## What you are asked to do
Your task is to copy a single run of lines that starts at the line with "tab_receptacles();" and stops at the line with "bpy.data.objects.remove(obj)", keeping both ends. Copy nothing else.

[START Recorded data]

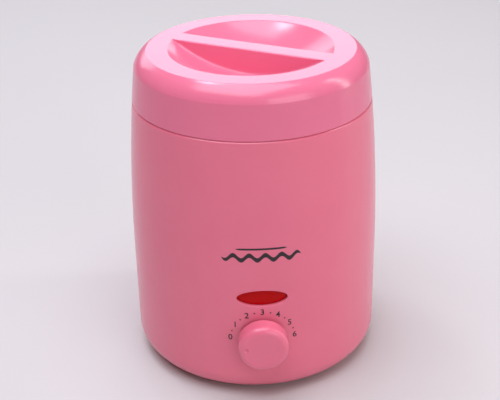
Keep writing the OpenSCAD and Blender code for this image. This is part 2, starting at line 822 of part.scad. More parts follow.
module pot_ear() {
  difference() {
    union() {
      block([ear_x, -ear_half, pot_top_z], [ear_x + ear_t, ear_half, pot_top_z + ear_t]);
      block([ear_x, -ear_top_r, pot_top_z], [ear_x + ear_t, ear_top_r, pivot_z]);
      translate([0, 0, pivot_z]) rod_x(ear_x, ear_x + ear_t, ear_top_r);
      block([ear_x, -ear_half, pot_top_z], [ear_x + ear_t + ear_foot, ear_half, pot_top_z + 0.8]);
    }
    translate([0, 0, pivot_z]) rod_x(ear_x - over, ear_x + ear_t + over, wire_r + pin_gap);
  }
}

module pot_ears() {
  color(metal_grey) for (a = [0, 180]) rotate([0, 0, a]) pot_ear();
}

module pot_bail() {
  end_x = ear_x + ear_t + 0.4;
  color(steel_grey) translate([0, 0, pivot_z]) rotate([-bail_droop, 0, 0]) union() {
    rotate_extrude(angle = 180) translate([bail_r, 0]) circle(r = wire_r, $fn = 32);
    for (a = [0, 180]) rotate([0, 0, a]) {
      translate([bail_r, 0, 0]) sphere(r = wire_r, $fn = 32);
      rod_x(bail_r, end_x + 0.2, wire_r);
      rod_x(end_x, end_x + 0.9, bail_head_r);
    }
  }
}

// ---------------------------------------------------------------- terminals and inlet

pole_r = 2.4;
clamp_screw_r = 1.9;

module terminal_block() {
  color(nylon_white) difference() {
    block([-block_w / 2, block_y, base_z], [block_w / 2, block_y + block_l, block_top]);
    for (x = [-pole_x, 0, pole_x]) {
      translate([x, 0, pole_z]) rod_y(block_y - over, block_y + block_l + over, pole_r);
      translate([x, block_y + block_l / 2, 0]) rod_z(pole_z, block_top + over, 2);
    }
    for (s = [-1, 1]) translate([s * fix_x, block_y + block_l / 2, 0]) {
      rod_z(base_z - over, block_top + over, 1.2);
      rod_z(block_top - 2, block_top + over, 1.9);
    }
  }
}

module terminal_screws() {
  color(brass_gold) for (x = [-pole_x, 0, pole_x])
    translate([x, block_y + block_l / 2, block_top - 0.5]) rotate([180, 0, 0]) screw(1.9, 1.2, 1.4, 1);
}

module block_screws() {
  color(steel_grey) for (s = [-1, 1])
    translate([s * fix_x, block_y + block_l / 2, block_top - 0.4]) rotate([180, 0, 0])
      screw(1.8, 1.2, 1.15, block_h + base_t - 2.4);
}

gland_inner_y = gland_pad_y - 7;

module cord_gland() {
  color(rubber_black) translate([0, 0, inlet_z]) difference() {
    union() {
      rod_y(gland_inner_y, gland_seat_y + 0.5, gland_body_r - fit_gap);
      rod_y(gland_seat_y, gland_seat_y + gland_flange_t, gland_flange_r);
    }
    rod_y(gland_inner_y - over, gland_seat_y + gland_flange_t + over, cord_bore / 2);
  }
}

module gland_nut() {
  color(rubber_black) translate([0, gland_pad_y, inlet_z]) rotate([90, 0, 0])
    nut(0, 4, 15, gland_body_r);
}

// ---------------------------------------------------------------- internal leads

// Point at t on the curve through b and c, with a before and d after them
function through(a, b, c, d, t) =
  0.5 * (2 * b + (c - a) * t + (2 * a - 5 * b + 4 * c - d) * t * t + (3 * b - a - 3 * c + d) * t * t * t);

// Smooth route through the points, with n steps between two of them
function route(p, n) = let (m = len(p) - 1) concat(
  [for (i = [0:m - 1]) for (k = [0:n - 1])
    through(p[max(i - 1, 0)], p[i], p[i + 1], p[min(i + 2, m)], k / n)],
  [p[m]]
);

function unit(v) = v / norm(v);

// Direction of a route at each of its points
function directions(p, first, last) = let (m = len(p) - 1)
  [for (i = [0:m]) i == 0 ? unit(first) : i == m ? unit(last) : unit(p[i + 1] - p[i - 1])];

// Side vector at each point, turned as little as possible from one to the next
function sides(d) = let (m = len(d) - 1)
  [for (i = 0, s = unit(cross(d[0], abs(d[0][2]) > 0.9 ? [1, 0, 0] : [0, 0, 1]));
    i <= m;
    s = unit(s - (s * d[min(i + 1, m)]) * d[min(i + 1, m)]), i = i + 1) s];

// Round lead of radius r along the points
module lead(points, r) {
  steps = 4;
  around = 8;
  p = route(points, steps);
  m = len(points) - 1;
  d = directions(p, points[1] - points[0], points[m] - points[m - 1]);
  s = sides(d);
  n = len(p);
  verts = [for (i = [0:n - 1]) for (k = [0:around - 1])
    let (a = 360 * k / around, t = cross(d[i], s[i])) p[i] + r * (cos(a) * s[i] + sin(a) * t)];
  skin = [for (i = [0:n - 2]) for (k = [0:around - 1]) let (j = (k + 1) % around)
    [i * around + k, (i + 1) * around + k, (i + 1) * around + j, i * around + j]];
  polyhedron(
    points = verts,
    faces = concat(skin, [[for (k = [0:around - 1]) k]],
      [[for (k = [around - 1:-1:0]) (n - 1) * around + k]])
  );
}

mains_r = 0.9;
thin_r = 0.7;
stat_end_y = stat_back + 0.5 + cover_l;                     // rear end face of a thermostat cover
pole_y = block_y + 1.5;                                     // where a lead ends in the block
cover_z = post_z - 0.5 - cover_l;                           // lower end face of a heater cover
fuse_end = fuse_half + 6;

// Insulating cover on a flat tab, at the origin: the tab enters along +Y, the lead leaves at y = cover_l
module cover() {
  difference() {
    block([-cover_w / 2, 0, -cover_t / 2], [cover_w / 2, cover_l, cover_t / 2]);
    block([-tab_w / 2 - fit_gap, -over, -tab_t / 2 - fit_gap],
          [tab_w / 2 + fit_gap, cover_l - 1.5, tab_t / 2 + fit_gap]);
  }
}

module tab_receptacles() {
  color(nylon_white) {
    for (s = [-1, 1]) translate([s * tab_x, stat_end_y - cover_l, tab_z]) cover();
    for (s = [-1, 1]) rotate([0, 0, s * terminal_turn])
      translate([0, post_y, cover_z + cover_l]) rotate([-90, 0, 0]) cover();
  }
}

// Position of the lower end of a heater cover, on side s
function heater_end(s) =
  [-s * post_y * sin(terminal_turn), post_y * cos(terminal_turn), cover_z];

module live_lead() {
  color(lead_brown) lead([
    [-pole_x, pole_y, pole_z], [-pole_x, pole_y - 5, pole_z], [-pole_x - 2, block_y - 20, 12],
    [-6, block_y - 30, 20], [-tab_x, stat_end_y + 4, tab_z], [-tab_x, stat_end_y, tab_z]
  ], mains_r);
}

module switched_lead() {
  color(lead_white) lead([
    [tab_x - 1, stat_end_y, tab_z], [tab_x - 1, stat_end_y + 4, tab_z],
    [10, stat_end_y + 19.5, 34], [20, fuse_y - 6, 44], [fuse_end + 7, fuse_y, fuse_z - 2],
    [fuse_end + 3, fuse_y, fuse_z], [fuse_end, fuse_y, fuse_z]
  ], mains_r);
}

module heater_lead() {
  e = heater_end(1);
  color(lead_white) lead([
    [-fuse_end, fuse_y, fuse_z], [-fuse_end - 3, fuse_y, fuse_z], [-fuse_end - 7, fuse_y + 6, fuse_z - 5],
    e + [-2, -4, -11], e + [0, 0, -6], e + [0, 0, -3], e
  ], mains_r);
}

module neutral_lead() {
  e = heater_end(-1);
  color(lead_blue) lead([
    e, e - [0, 0, 3], e - [0, 0, 6], [18, block_y + 14, 34], [19, block_y + 2, 20], [13, block_y - 9, 12],
    [pole_x + 1, pole_y - 6, pole_z], [pole_x + 1, pole_y, pole_z]
  ], mains_r);
}

module lamp_leads() {
  y = pillar_y;
  color(lead_blue) lead([
    [lamp_half, lamp_y, window_z], [lamp_hole_x - 1.4, lamp_y, window_z],
    [lamp_hole_x, lamp_y + 1.4, window_z], [lamp_hole_x, y - 0.5, window_z],
    [lamp_hole_x, y + 1.6, window_z], [13, y + 4, window_z - 1],
    [16, y + 9, window_z - 10], [20, block_y - 40, 24], [16, block_y - 22, 12],
    [pole_x - 1.1, pole_y - 6, pole_z], [pole_x - 1.1, pole_y, pole_z]
  ], thin_r);
  color(lead_white) lead([
    [-lamp_half, lamp_y, window_z], [-lamp_hole_x + 1.4, lamp_y, window_z],
    [-lamp_hole_x, lamp_y + 1.4, window_z], [-lamp_hole_x, y - 0.5, window_z],
    [-lamp_hole_x, y + 1.6, window_z], [-13, y + 4, window_z - 1],
    [-15, y + 10, window_z - 9], [-13, stat_end_y - 4, 37], [-2, stat_end_y + 11, 40],
    [tab_x + 1.6, stat_end_y + 5, tab_z + 3], [tab_x + 1.6, stat_end_y + 3, tab_z],
    [tab_x + 1.6, stat_end_y, tab_z]
  ], thin_r);
}

module earth_lead() {
  lug_z = well_z - 0.8 - lug_t;
  color(earth_green) {
    difference() {
      union() {
        translate([0, fuse_stud_y, 0]) rod_z(lug_z, lug_z + lug_t, 3.2);
        block([-1.6, fuse_stud_y + 2, lug_z], [1.6, fuse_stud_y + 7, lug_z + lug_t]);
      }
      translate([0, fuse_stud_y, 0]) rod_z(lug_z - over, lug_z + lug_t + over, stud_r + fit_gap);
    }
    lead([
      [0, fuse_stud_y + 6, lug_z], [0, fuse_stud_y + 6, lug_z - 4], [-4, block_y + 2, 34],
      [-5, block_y - 8, 20], [0, pole_y - 7, pole_z], [0, pole_y, pole_z]
    ], mains_r);
  }
}

// ---------------------------------------------------------------- nodes

lid();
housing();
base_plate();
rubber_foot(270);  // rubber_foot_1
rubber_foot(0);  // rubber_foot_2
rubber_foot(90);  // rubber_foot_3
rubber_foot(180);  // rubber_foot_4
base_screws();
indicator_lens();
lamp_holder();
holder_screws();
neon_lamp();
control_knob();
knob_clip();
thermostat_shaft();
thermostat_bush();
thermostat_nut();
thermostat_body();
thermostat_terminals();
thermostat_blade();
thermostat_bracket();
bracket_nuts();
heating_well();
well_gasket();
well_clips();
clip_screws();
heater_band();
heater_clamp();
clamp_screw();
clamp_nut();
heater_terminals();
insulation_sleeve();
thermal_fuse();
fuse_clip();
fuse_nut();
wax_pot();
pot_ears();
pot_bail();
terminal_block();
terminal_screws();
block_screws();
cord_gland();
gland_nut();
tab_receptacles();
live_lead();
switched_lead();
heater_lead();
neutral_lead();
lamp_leads();
earth_lead();
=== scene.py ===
import bmesh
import bpy
import numpy as np
from mathutils import Matrix, Vector


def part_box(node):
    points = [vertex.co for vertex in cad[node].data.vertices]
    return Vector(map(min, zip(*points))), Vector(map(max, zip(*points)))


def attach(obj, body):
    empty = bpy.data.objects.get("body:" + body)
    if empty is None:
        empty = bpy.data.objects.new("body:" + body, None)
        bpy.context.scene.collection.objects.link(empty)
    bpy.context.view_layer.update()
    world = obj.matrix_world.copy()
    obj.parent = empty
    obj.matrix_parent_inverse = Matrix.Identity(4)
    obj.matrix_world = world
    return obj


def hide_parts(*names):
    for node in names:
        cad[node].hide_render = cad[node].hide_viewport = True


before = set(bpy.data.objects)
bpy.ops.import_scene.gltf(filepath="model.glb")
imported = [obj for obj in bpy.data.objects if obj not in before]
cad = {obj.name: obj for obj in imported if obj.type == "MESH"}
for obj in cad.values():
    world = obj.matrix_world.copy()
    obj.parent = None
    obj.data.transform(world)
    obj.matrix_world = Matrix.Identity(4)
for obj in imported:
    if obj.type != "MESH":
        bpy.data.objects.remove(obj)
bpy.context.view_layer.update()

# ---------------------------------------------------------------- camera
# Someone standing close to the table looks down on the front of the warmer, a little from
# the left, through a short telephoto lens.

eye = (-0.0220, -0.4581, 0.3091)
turn, tip, roll = np.radians((-2.511, 62.797, -1.205))
camera_data = bpy.data.cameras.new("camera")
camera_data.lens = 76.33
camera_data.sensor_width = 36
camera = bpy.data.objects.new("camera", camera_data)
camera.matrix_world = (
    Matrix.Translation(eye)
    @ Matrix.Rotation(turn, 4, "Z") @ Matrix.Rotation(tip, 4, "X") @ Matrix.Rotation(roll, 4, "Z")
)
bpy.context.scene.collection.objects.link(camera)
bpy.context.scene.camera = camera

# ---------------------------------------------------------------- housing
# One injection moulding in glossy pink ABS: a barrel with a straight foot, drawn in towards
# the seam, and a pocket at the top that takes the well's flange and the lid's spigot.
# Its window, shaft hole and cord inlet are cut through the wall with slightly eased edges.
# All sizes are in millimetres, and piece() makes metres of them.

housing_low, housing_high = (np.array(corner) * 1000 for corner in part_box("housing"))
body_r = housing_high[0]
rim_z, seam_z = housing_low[2], housing_high[2]
wall = 2.4
foot_fillet = 10
straight_z = rim_z + 52
draw_in = 3.6
seam_chamfer = 0.5
pocket_depth = 6
deck_t = 2.5
seam_r = body_r - draw_in
pocket_r = seam_r - 5.4
hole_r = pocket_r - 6.5
opening_r = body_r - foot_fillet - 1.5
ledge_z = seam_z - pocket_depth
deck_z = ledge_z - deck_t
fillet_z = rim_z + foot_fillet
bulge_r = ((seam_z - straight_z) ** 2 + draw_in ** 2) / (2 * draw_in)
around = 256
ring_step = 1.5
sharp_r, edge_r = 0.25, 0.4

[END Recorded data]

## The reply
tab_receptacles();
live_lead();
switched_lead();
heater_lead();
neutral_lead();
lamp_leads();
earth_lead();
=== scene.py ===
import bmesh
import bpy
import numpy as np
from mathutils import Matrix, Vector


def part_box(node):
    points = [vertex.co for vertex in cad[node].data.vertices]
    return Vector(map(min, zip(*points))), Vector(map(max, zip(*points)))


def attach(obj, body):
    empty = bpy.data.objects.get("body:" + body)
    if empty is None:
        empty = bpy.data.objects.new("body:" + body, None)
        bpy.context.scene.collection.objects.link(empty)
    bpy.context.view_layer.update()
    world = obj.matrix_world.copy()
    obj.parent = empty
    obj.matrix_parent_inverse = Matrix.Identity(4)
    obj.matrix_world = world
    return obj


def hide_parts(*names):
    for node in names:
        cad[node].hide_render = cad[node].hide_viewport = True


before = set(bpy.data.objects)
bpy.ops.import_scene.gltf(filepath="model.glb")
imported = [obj for obj in bpy.data.objects if obj not in before]
cad = {obj.name: obj for obj in imported if obj.type == "MESH"}
for obj in cad.values():
    world = obj.matrix_world.copy()
    obj.parent = None
    obj.data.transform(world)
    obj.matrix_world = Matrix.Identity(4)
for obj in imported:
    if obj.type != "MESH":
        bpy.data.objects.remove(obj)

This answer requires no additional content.